# Supplied information start

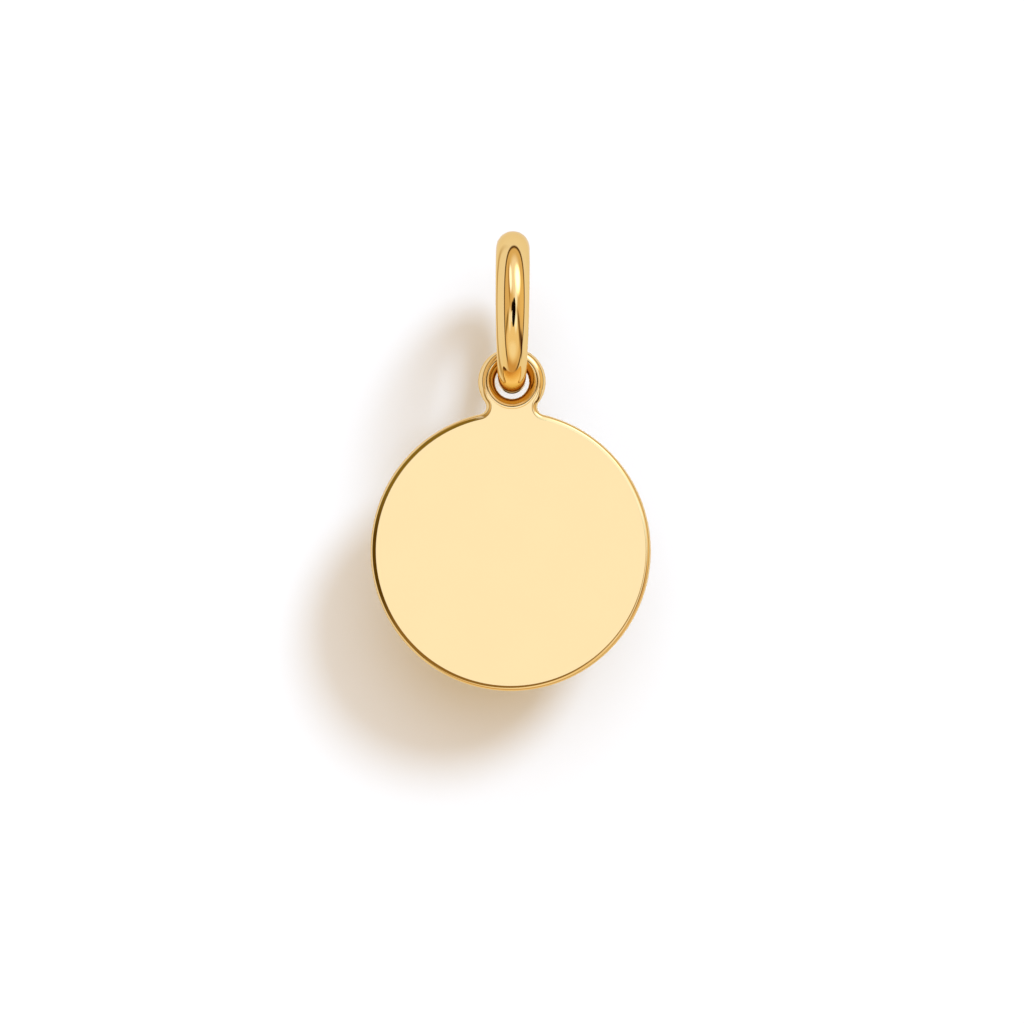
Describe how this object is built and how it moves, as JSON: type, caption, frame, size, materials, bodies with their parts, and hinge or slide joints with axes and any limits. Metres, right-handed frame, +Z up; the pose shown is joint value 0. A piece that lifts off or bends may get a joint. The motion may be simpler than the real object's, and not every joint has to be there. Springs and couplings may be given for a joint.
{
  "type": "hoop charm with a round disc",
  "caption": "Round polished gold disc charm with an eyelet, hanging free on a round wire bail ring made to slide on a hoop or chain.",
  "frame": {"origin": "the inner top of the bail ring, where a hoop, chain or cord bears and the charm hangs", "axes": "+Z up, along the line from the disc to the ring; the disc's face looks along -Y and its back along +Y; +X runs through the ring's opening, the way a hoop or chain passes"},
  "size_m": [0.01, 0.0058, 0.0164],
  "materials": {
    "disc_gold": "mirror-polished yellow gold, flat face",
    "ring_gold": "mirror-polished yellow gold, round wire"
  },
  "bodies": {
    "ring": {"bail_ring": "ring_gold"},
    "charm": {"charm_disc": "disc_gold"}
  },
  "joints": [
    {"name": "charm_swing", "type": "hinge", "parent": "ring", "child": "charm", "pos_m": [0, 0, -0.00417], "axis": [0, 1, 0], "range_deg": [-115, 115]}
  ]
}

# Supplied information end

_What you will do_
Report only the number of lines in the data above that contain "type".

_In response_
3